Task to carry out: Return only the lines running from the line that holds "return label(front_label_width, bottom, panel_top" to the line that holds "obj.matrix_parent_inverse = Matrix.Identity(4)", including both.
══ Input material
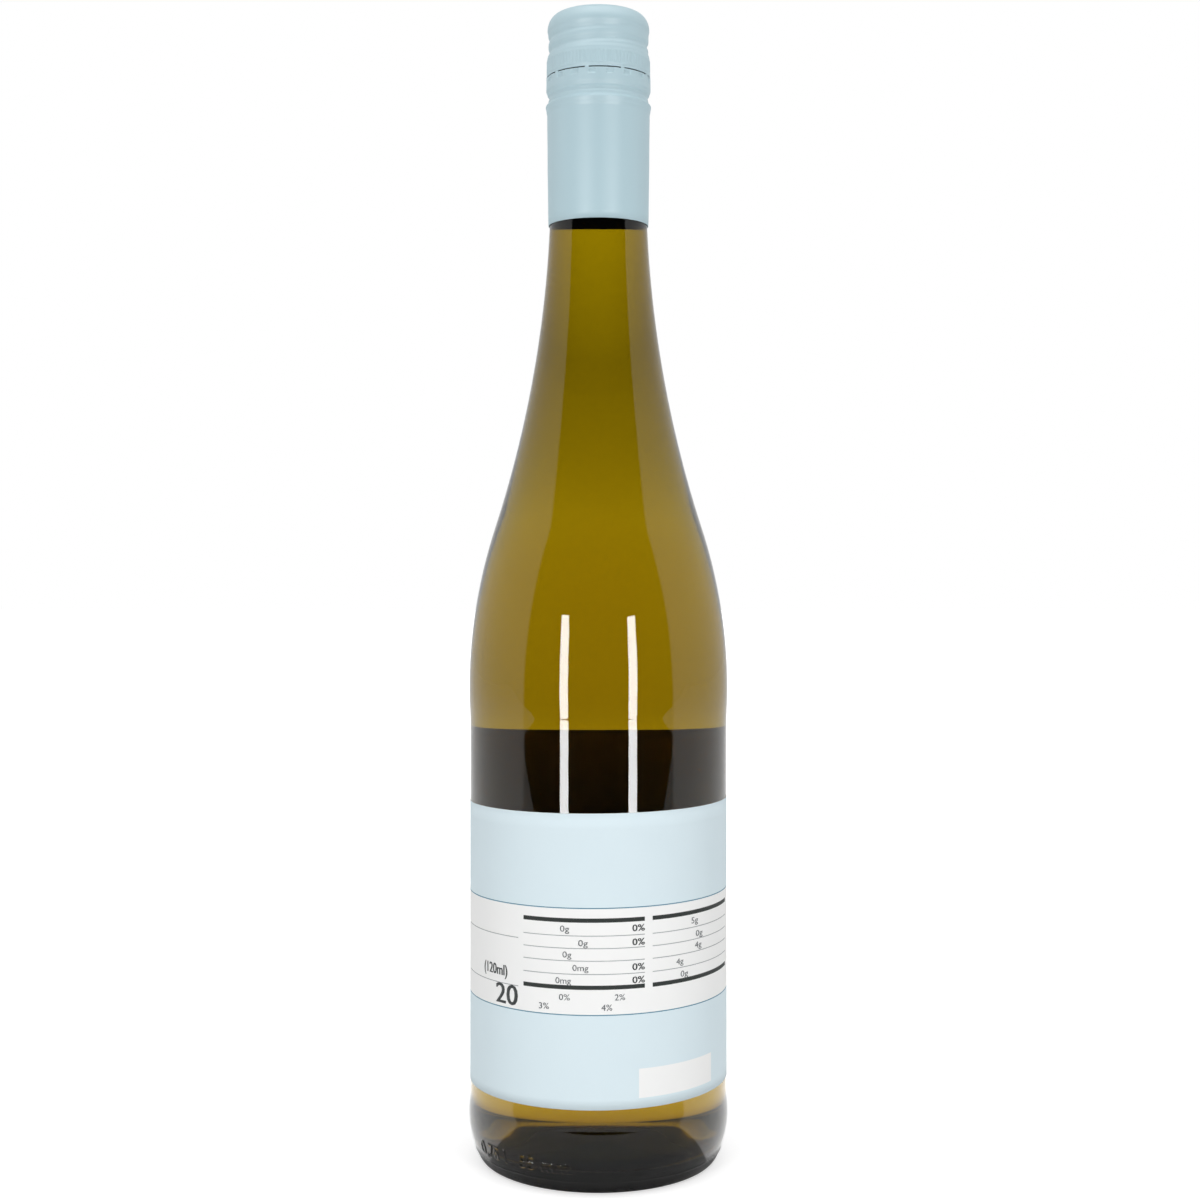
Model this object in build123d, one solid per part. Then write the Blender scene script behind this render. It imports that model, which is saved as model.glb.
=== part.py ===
from build123d import *
from math import asin, atan2, cos, degrees, pi, sin
import os

# A sealed 0.75 litre wine bottle: green glass, the wine inside, an aluminium screw cap whose
# skirt covers the top of the neck, and two paper labels. Millimetres, +Z up. The origin is the
# centre of the ring that the bottle stands on, and the middle of the back label faces -Y.

# --- glass, outside -------------------------------------------------------------------------
brim_height = 329.8
panel_radius = 37.15  # the slightly sunken band that the labels are stuck to
panel_height = 102.5
shoulder_guard = 0.33  # how far the ring above the labels stands proud of them
shoulder_guard_rise = 12.0
shoulder_arc_radius = 150.0
heel_guard = 0.6  # the same for the ring below them
heel_guard_rise = 7.5
heel_height = 14.0
heel_arc_radius = 25.6
base_edge_radius = 3.1
bearing_width = 1.6  # flat ring that touches the table
punt_height = 6.0
punt_edge_radius = 4.0
neck_radius = 13.87
straight_neck = 44.8  # length below the brim
brim_rounding = 1.4

# --- glass, inside --------------------------------------------------------------------------
side_wall = 1.82
base_thickness = 4.2
heel_floor_height = 4.5  # lowest ring of the inside, round the foot of the punt
heel_corner_radius = 9.0
floor_valley_radius = 12.0
inner_shoulder_radius = 148.0
neck_wall = 4.37

# --- wine -----------------------------------------------------------------------------------
ullage = 55.0  # empty height between the wine and the brim, as moulded on the heel

# --- screw cap: depths are measured down from its top, and steps out from the thread ---------
sheet = 0.25
liner = 1.7  # sealing disc in the crown, which the cap sits on, taken as one with the cap
finish_clearance = 0.15
skirt_clearance = 0.3
skirt_length = 61.35
crown_step = 0.56
crown_corner_radius = 4.2
crown_depth = 6.4
knurl_step = 0.83
knurl_depth_top = 12.35
knurl_depth_bottom = 17.45
knurl_count = 84
flute_depth = 0.14
slit_depth = 18.55
slit_height = 0.34
bridge_count = 9
bridge_width = 1.3
bridge_offset = 27.0  # degrees round from -Y to the first bridge
band_step = 0.9  # tamper band just under the slits
band_depth = 22.45
groove_step = 0.03  # rolled in under the band
groove_height = 0.6
waist_step = 0.3
waist_depth = 25.65
waist_height = 0.7
bead_step = 1.07
bead_height = 2.8
bend_height = 0.9  # height that the sheet takes to change from one radius to the next

# --- labels ---------------------------------------------------------------------------------
label_thickness = 0.1
label_margin = 2.55  # above the foot of the panel
label_skew = 0.57  # degrees, both edges of the back label rise to the right
back_label_height = 80.45
front_label_width = 90.0
label_gap = 8.71  # bare glass between the two labels on either side
front_label_top_margin = 1.1  # below the top of the panel

# --- what follows from those ----------------------------------------------------------------
heel_radius = panel_radius + heel_guard
panel_bottom = heel_height + heel_guard_rise
panel_top = panel_bottom + panel_height
shoulder_radius = panel_radius + shoulder_guard
shoulder_height = panel_top + shoulder_guard_rise
neck_start = brim_height - straight_neck
bore_radius = neck_radius - neck_wall
floor_height = punt_height + base_thickness
wall_radius = panel_radius - side_wall
back_label_width = 2 * pi * panel_radius - front_label_width - 2 * label_gap
thread_radius = neck_radius + finish_clearance + sheet
knurl_radius = thread_radius + knurl_step
cap_top = brim_height + liner + sheet
skirt_bottom = cap_top - skirt_length


def two_arcs(start, end, first_radius, along):
    """Two arcs from start to end, which run along the unit vector at both ends and meet tangent.

    With a step across and a run along, the turn is 2 atan(step / run), and the two radii add up
    to run / sin(turn), so the second follows from the first.
    """
    run = (end - start).dot(along)
    across = (end - start) - along * run
    turn = 2 * atan2(across.length, run)
    meet = start + along * (first_radius * sin(turn))
    meet += across.normalized() * (first_radius * (1 - cos(turn)))
    first = TangentArc(start, meet, tangent=along)
    second = TangentArc(meet, end, tangent=first % 1)
    return [first, second]


def even_arcs(start, end, along):
    """Two such arcs of one radius, so that they meet half way."""
    run = (end - start).dot(along)
    step = ((end - start) - along * run).length
    return two_arcs(start, end, run / sin(2 * atan2(step, run)) / 2, along)


def outer_line():
    """The outside of the glass as (radius, height), from the middle of the punt to the brim."""
    meet_angle = asin((heel_height - base_edge_radius) / (heel_arc_radius - base_edge_radius))
    meet = Vector(
        heel_radius - heel_arc_radius * (1 - cos(meet_angle)),
        heel_height - heel_arc_radius * sin(meet_angle),
    )
    bearing = Vector(meet.X - base_edge_radius * cos(meet_angle), 0)
    bearing_inside = bearing - Vector(bearing_width, 0)
    heel = Vector(heel_radius, heel_height)
    panel_foot = Vector(panel_radius, panel_bottom)
    panel_head = Vector(panel_radius, panel_top)
    shoulder = Vector(shoulder_radius, shoulder_height)
    neck = Vector(neck_radius, neck_start)
    brim = Vector(neck_radius, brim_height - brim_rounding)
    up = Vector(0, 1)
    base_edge = TangentArc(bearing, meet, tangent=(1, 0))
    return [
        *two_arcs(bearing_inside, Vector(0, punt_height), punt_edge_radius, Vector(-1, 0)),
        Line(bearing_inside, bearing),
        base_edge,
        TangentArc(meet, heel, tangent=base_edge % 1),
        *even_arcs(heel, panel_foot, up),
        Line(panel_foot, panel_head),
        *even_arcs(panel_head, shoulder, up),
        *two_arcs(shoulder, neck, shoulder_arc_radius, up),
        Line(neck, brim),
        TangentArc(brim, brim + Vector(-brim_rounding, brim_rounding), tangent=up),
    ]


def inner_line(top):
    """The inside of the glass, from the middle of the floor up the bore to the given height."""
    valley = Vector(wall_radius - heel_corner_radius, heel_floor_height)
    wall_foot = Vector(wall_radius, heel_floor_height + heel_corner_radius)
    wall_head = Vector(wall_radius, shoulder_height)
    bore = Vector(bore_radius, neck_start)
    return [
        *two_arcs(valley, Vector(0, floor_height), floor_valley_radius, Vector(-1, 0)),
        TangentArc(valley, wall_foot, tangent=(1, 0)),
        Line(wall_foot, wall_head),
        *two_arcs(wall_head, bore, inner_shoulder_radius, Vector(0, 1)),
        Line(bore, Vector(bore_radius, top)),
    ]


def turned(lines):
    """A solid of revolution about Z from a closed outline of (radius, height)."""
    return revolve(Plane.XZ * make_face(lines), Axis.Z)


def glass_bottle():
    """Hollow glass with a shallow punt and a straight neck, open at the brim."""
    brim_outside = Vector(neck_radius - brim_rounding, brim_height)
    brim_inside = Vector(bore_radius + brim_rounding, brim_height)
    bore_end = Vector(bore_radius, brim_height - brim_rounding)
    return turned(
        [
            *outer_line(),
            Line(brim_outside, brim_inside),
            TangentArc(brim_inside, bore_end, tangent=(-1, 0)),
            *inner_line(bore_end.Y),
            Line((0, punt_height), (0, floor_height)),
        ]
    )


def wine():
    """Wine, which fills the inside up to the ullage below the brim."""
    inside = turned(
        [
            *inner_line(brim_height),
            Polyline((bore_radius, brim_height), (0, brim_height), (0, floor_height)),
        ]
    )
    return split(inside, bisect_by=Plane.XY.offset(brim_height - ullage), keep=Keep.BOTTOM)


def neck_radius_at(height):
    """Outside radius of the glass at a height on the curve that leads into the straight neck."""
    run = neck_start - shoulder_height
    turn = 2 * atan2(shoulder_radius - neck_radius, run)
    sweep_radius = run / sin(turn) - shoulder_arc_radius
    below = max(neck_start - height, 0)
    return neck_radius + sweep_radius - (sweep_radius**2 - below**2) ** 0.5


def cap_form(inset):
    """The cap filled solid: up to its sheet's outside, or its inside where inset is the sheet."""
    skirt = neck_radius_at(skirt_bottom) + skirt_clearance + sheet - inset
    thread = thread_radius - inset
    crown = thread + crown_step
    knurl = thread + knurl_step
    band = thread + band_step
    groove = thread + groove_step
    waist = thread + waist_step
    waist_bottom = cap_top - waist_depth
    band_bottom = cap_top - band_depth
    knurl_bottom = cap_top - knurl_depth_bottom
    knurl_top = cap_top - knurl_depth_top
    crown_bottom = cap_top - crown_depth
    groove_top = band_bottom - 1.5 * bend_height
    bead_top = Vector(waist, waist_bottom)
    bead_foot = Vector(skirt, waist_bottom - bead_height)
    bead_crest = Vector(thread + bead_step, waist_bottom - bead_height / 2)
    corner = crown_corner_radius - inset
    corner_foot = Vector(crown, cap_top - crown_corner_radius)
    corner_head = corner_foot + Vector(-corner, corner)
    return turned(
        [
            Polyline((0, skirt_bottom), (skirt, skirt_bottom), bead_foot),
            ThreePointArc(bead_foot, bead_crest, bead_top),
            Polyline(
                bead_top,
                (waist, waist_bottom + waist_height),
                (groove, groove_top - groove_height),
                (groove, groove_top),
                (band, band_bottom),
                (band, knurl_bottom - bend_height),
                (knurl, knurl_bottom),
                (knurl, knurl_top - bend_height),
                (thread, knurl_top + bend_height),
                (thread, crown_bottom - bend_height),
                (crown, crown_bottom + bend_height),
                corner_foot,
            ),
            TangentArc(corner_foot, corner_head, tangent=(0, 1)),
            Polyline(corner_head, (0, corner_head.Y), (0, skirt_bottom)),
        ]
    )


def knurl_flutes():
    """Fine upright flutes pressed round the cap's grip band."""
    flute_radius = 0.45 * pi * knurl_radius / knurl_count
    length = knurl_depth_bottom - knurl_depth_top - 2 * bend_height
    flute = Cylinder(flute_radius, length, align=(Align.CENTER, Align.CENTER, Align.MIN))
    centre = knurl_radius - flute_depth + flute_radius
    flute = Pos(centre, 0, cap_top - knurl_depth_bottom + bend_height) * flute
    return [Rot(0, 0, 360 * n / knurl_count) * flute for n in range(knurl_count)]


def slit_cutters():
    """Slits cut through the sheet all round, with narrow bridges left standing between them."""
    reach = knurl_radius + 2 * sheet
    ring = Cylinder(reach, slit_height) - Cylinder(neck_radius, slit_height)
    middle = (Align.MIN, Align.CENTER, Align.CENTER)
    bridge = Box(reach, bridge_width, slit_height, align=middle)
    first = bridge_offset - 90
    for n in range(bridge_count):
        ring -= Rot(0, 0, 360 * n / bridge_count + first) * bridge
    return Pos(0, 0, cap_top - slit_depth) * ring


def screw_cap():
    """One drawn cap: lined crown, thread stretch, knurl, slits, tamper band, bead, long skirt."""
    inside = split(cap_form(sheet), bisect_by=Plane.XY.offset(brim_height), keep=Keep.BOTTOM)
    return cap_form(0) - inside - knurl_flutes() - slit_cutters()


def label(width, bottom, top, facing, skew):
    """A sheet of paper round the panel. facing is the angle of its middle from +X about Z."""
    turn = degrees(width / panel_radius)
    edge = Pos(panel_radius + label_thickness / 2, (panel_bottom + panel_top) / 2)
    section = Plane.XZ * (edge * Rectangle(label_thickness, panel_height))
    paper = Rot(0, 0, facing - turn / 2) * revolve(section, Axis.Z, turn)
    block = Box(4 * panel_radius, 4 * panel_radius, top - bottom)
    return paper & (Pos(0, 0, (top + bottom) / 2) * Rot(0, -skew, 0) * block)


def label_back():
    """The label that faces -Y. It went on slightly askew."""
    bottom = panel_bottom + label_margin
    return label(back_label_width, bottom, bottom + back_label_height, -90, label_skew)


def label_front():
    """The taller label on the far side."""
    bottom = panel_bottom + label_margin
    return label(front_label_width, bottom, panel_top - front_label_top_margin, 90, 0)


os.makedirs("parts", exist_ok=True)
for make in (glass_bottle, wine, screw_cap, label_back, label_front):
    export_step(make(), f"parts/{make.__name__}.step")
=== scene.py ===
import bpy
import numpy as np
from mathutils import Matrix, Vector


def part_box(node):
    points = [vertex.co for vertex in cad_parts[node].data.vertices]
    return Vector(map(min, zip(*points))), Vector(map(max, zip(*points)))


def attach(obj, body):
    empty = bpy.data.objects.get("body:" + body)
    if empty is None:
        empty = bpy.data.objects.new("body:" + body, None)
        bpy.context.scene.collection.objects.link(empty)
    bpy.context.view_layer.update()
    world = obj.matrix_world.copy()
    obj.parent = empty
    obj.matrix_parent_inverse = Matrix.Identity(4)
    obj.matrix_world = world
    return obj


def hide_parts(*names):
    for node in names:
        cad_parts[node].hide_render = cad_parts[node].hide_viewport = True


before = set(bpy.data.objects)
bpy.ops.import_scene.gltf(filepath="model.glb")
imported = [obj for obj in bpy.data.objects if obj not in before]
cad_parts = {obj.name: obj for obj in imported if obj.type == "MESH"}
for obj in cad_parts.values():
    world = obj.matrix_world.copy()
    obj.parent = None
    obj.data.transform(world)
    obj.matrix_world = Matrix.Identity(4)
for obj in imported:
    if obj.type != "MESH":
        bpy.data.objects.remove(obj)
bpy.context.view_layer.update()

# All shapes are worked out in millimetres round the bottle's axis. An outline is a row of complex
# numbers, radius + height * 1j, and angles are measured from +X, so that -90 degrees faces the camera.
# The origin is the centre of the ring that the bottle stands on.

# ---- The bottle -------------------------------------------------------------------------------
# Blown green glass, 1.8 mm thick at the side and over 4 mm at the neck and the base. The outside is
# formed by a two-part mould, which leaves a faint ring low on the heel, and marks the volume there.

mm = 0.001
paper_thickness = 0.1
wall_thickness = 1.82
heel_radius, _, brim = np.array(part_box("glass_bottle")[1]) / mm
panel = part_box("label_front")[1][1] / mm - paper_thickness
panel_foot, panel_head = 21.5, 124.0
shoulder = panel + 0.33 + 136.0j
neck = 13.87 + (brim - 44.8) * 1j
bore = 9.5 + neck.imag * 1j


def two_arcs(start, end, radius, along, steps):
    """Points of two arcs that leave start and reach end along one direction and meet tangent.

    With a step across and a run along, the turn is 2 atan(step / run), the radii add up to
    run / sin(turn), and a point at angle a of an arc is radius * (sin a + i (1 - cos a)).
    """
    gap = (end - start) / along
    side = np.sign(gap.imag)
    turn = 2 * np.arctan2(abs(gap.imag), gap.real)
    rest = gap.real / np.sin(turn) - radius
    angle = np.linspace(0, turn, steps)
    first = radius * (np.sin(angle) + 1j * side * (1 - np.cos(angle)))
    second = gap - rest * (np.sin(angle[-2::-1]) + 1j * side * (1 - np.cos(angle[-2::-1])))
    return start + along * np.concatenate([first, second])


def bend(centre, radius, start, end, steps):
    """Points of an arc: centre + radius * exp(i angle), with the angles in degrees."""
    return centre + radius * np.exp(1j * np.radians(np.linspace(start, end, steps)))


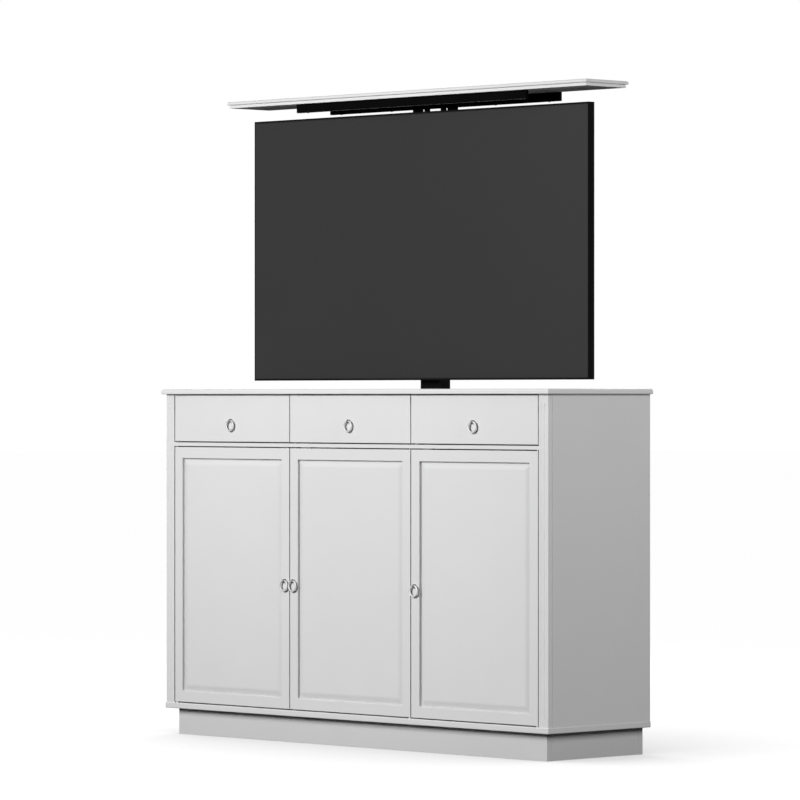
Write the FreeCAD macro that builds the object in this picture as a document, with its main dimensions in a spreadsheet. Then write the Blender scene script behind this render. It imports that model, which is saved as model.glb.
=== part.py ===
"""Television lift cabinet with three drawers, three doors and a raised screen.

The origin lies on the floor under the middle of the top board. X runs to the right, Y to the back and
Z up. The lift is raised: its range runs down from here.
"""
import FreeCAD, Part
import Sketcher
import os
import re

Vector = FreeCAD.Vector

# Driving dimensions, in millimetres.
CELLS = {
    # outline of the case
    "total_width": 1680,
    "total_depth": 440,
    "overhang": 10,
    "reveal": 2,
    "board": 18,
    "base_round": 3,
    "top_thick": 15.5,
    "top_round": 8,
    "case_height": 956.9,
    "plinth_height": 80.6,
    "plinth_setback": 28.5,
    "plinth_inset": 32,
    # corner posts
    "post_width": 37.25,
    "post_depth": 18,
    "post_round": 2,
    "flute_round": 3.4,
    "flute_off": 2.2,
    "flute_first": 14,
    "flute_second": 27,
    "flute_from_top": 26,
    "flute_from_base": 20,
    # inner boards
    "deck": 11,
    "divider": 15,
    "divider_back": 24,
    "well_front": -12,
    "well_board": 9,
    "back_board": 9,
    "back_inset": 3,
    "outlet_round": 30,
    "outlet_up": 150,
    "shelf_board": 16,
    "shelf_up": 480,
    "shelf_play": 1,
    "batten_wide": 10,
    "batten_tall": 14,
    # fronts, doors and drawers
    "bay": 526,
    "gap": 3.5,
    "front_thick": 20,
    "front_round": 1.2,
    "drawer_height": 142,
    "box_wide": 478,
    "box_deep": 160,
    "box_tall": 115,
    "box_board": 10,
    "box_floor": 6,
    "box_play": 0.5,
    "guide_wide": 14,
    "guide_tall": 20,
    "stile": 34.5,
    "top_rail": 34.5,
    "bottom_rail": 34,
    "panel_drop": 9,
    "panel_thick": 6,
    "panel_slope": 18,
    "field_drop": 3,
    "tongue": 8,
    "panel_play": 0.3,
    # door pivots and catches
    "pin_round": 2,
    "pin_fit": 0.05,
    "pin_inset": 6,
    "pin_back": 5,
    "pin_hole": 10,
    "pin_end": 9,
    "collar_round": 4.5,
    "collar_tall": 3.1,
    "catch_wide": 40,
    "catch_deep": 14,
    "catch_tall": 12,
    "catch_in": 46,
    # ring handles
    "ring_mean": 15.5,
    "ring_round": 2.75,
    "ring_stand": 6.5,
    "ring_in": 19,
    "eye_drop": 6,
    "eye_round": 4.8,
    "eye_hole": 3.7,
    "stem_round": 2.5,
    "rose_round": 4.5,
    "rose_thick": 1.2,
    "nut_round": 5,
    "nut_thick": 2.5,
    # lift
    "stroke": 889,
    "column_y": 152.5,
    "column_wall": 2.5,
    "column_round": 3,
    "plate_thick": 6,
    "plate_wide": 280,
    "plate_deep": 94,
    "plate_shift": 60,
    "bolt_round": 4,
    "bolt_head": 7,
    "bolt_tall": 5,
    "outer_wide": 94,
    "outer_deep": 60,
    "outer_top": 960,
    "middle_wide": 84,
    "middle_deep": 47,
    "middle_low": 112,
    "middle_long": 833,
    "inner_wide": 70,
    "inner_deep": 36,
    "inner_low": 122,
    "inner_long": 863,
    "screw_round": 7,
    "screw_top": 640,
    "screw_play": 0.5,
    "nut_fit": 0.05,
    "screw_tube_round": 11,
    "screw_tube_long": 582,
    "gear_wide": 68,
    "gear_deep": 50,
    "gear_tall": 44,
    "motor_round": 24,
    "motor_long": 130,
    "cap_round": 20,
    "cap_tall": 8,
    "control_wide": 180,
    "control_deep": 60,
    "control_tall": 38,
    "control_x": -420,
    "inlet_wide": 28,
    "inlet_tall": 20,
    "inlet_deep": 12,
    # hanger, mount plate and lid supports
    "head_wide": 210,
    "head_front": 100,
    "hanger_wide": 38,
    "hanger_thick": 6,
    "hanger_front": 108,
    "hanger_in": 42,
    "hanger_long": 535,
    "slot_wide": 9,
    "slot_long": 60,
    "slot_pitch": 90,
    "mount_wide": 440,
    "mount_tall": 240,
    "mount_thick": 4,
    "mount_low": 500,
    "window_wide": 110,
    "window_tall": 130,
    "window_x": 145,
    "arm_in": 24,
    "arm_wide": 72.5,
    "arm_thick": 4,
    "arm_slot": 6.5,
    "arm_slot_in": 22.75,
    "arm_slot_end": 8,
    "rail_half": 495,
    "rail_x": 17,
    "rail_deep": 12,
    "rail_tall": 27,
    "rail_wall": 1.5,
    "rail_front": 21,
    "rail_back": 163,
    # lid
    "lid_wide": 1558,
    "lid_deep": 180,
    "lid_y": 91,
    "lid_low": 1952,
    "lid_step": 6,
    "lid_step_tall": 8,
    "lid_groove": 2.4,
    "lid_groove_tall": 1.4,
    "lid_top": 10,
    "lid_round": 3,
    "lid_top_round": 6,
    "lid_play": 2,
    # screen
    "tv_wide": 1448,
    "tv_tall": 811.6,
    "tv_front": 68,
    "tv_low": 1098.2,
    "tv_frame_deep": 22,
    "tv_bezel": 3,
    "tv_strip": 5,
    "tv_glass_in": 0.8,
    "tv_glass": 6,
    "tv_back": 3,
    "hump_wide": 900,
    "hump_tall": 430,
    "hump_deep": 11,
    "hump_low": 120,
    "hump_slope": 14,
    "hump_wall": 3,
}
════
Complete response:
    return label(front_label_width, bottom, panel_top - front_label_top_margin, 90, 0)


os.makedirs("parts", exist_ok=True)
for make in (glass_bottle, wine, screw_cap, label_back, label_front):
    export_step(make(), f"parts/{make.__name__}.step")
=== scene.py ===
import bpy
import numpy as np
from mathutils import Matrix, Vector


def part_box(node):
    points = [vertex.co for vertex in cad_parts[node].data.vertices]
    return Vector(map(min, zip(*points))), Vector(map(max, zip(*points)))


def attach(obj, body):
    empty = bpy.data.objects.get("body:" + body)
    if empty is None:
        empty = bpy.data.objects.new("body:" + body, None)
        bpy.context.scene.collection.objects.link(empty)
    bpy.context.view_layer.update()
    world = obj.matrix_world.copy()
    obj.parent = empty
    obj.matrix_parent_inverse = Matrix.Identity(4)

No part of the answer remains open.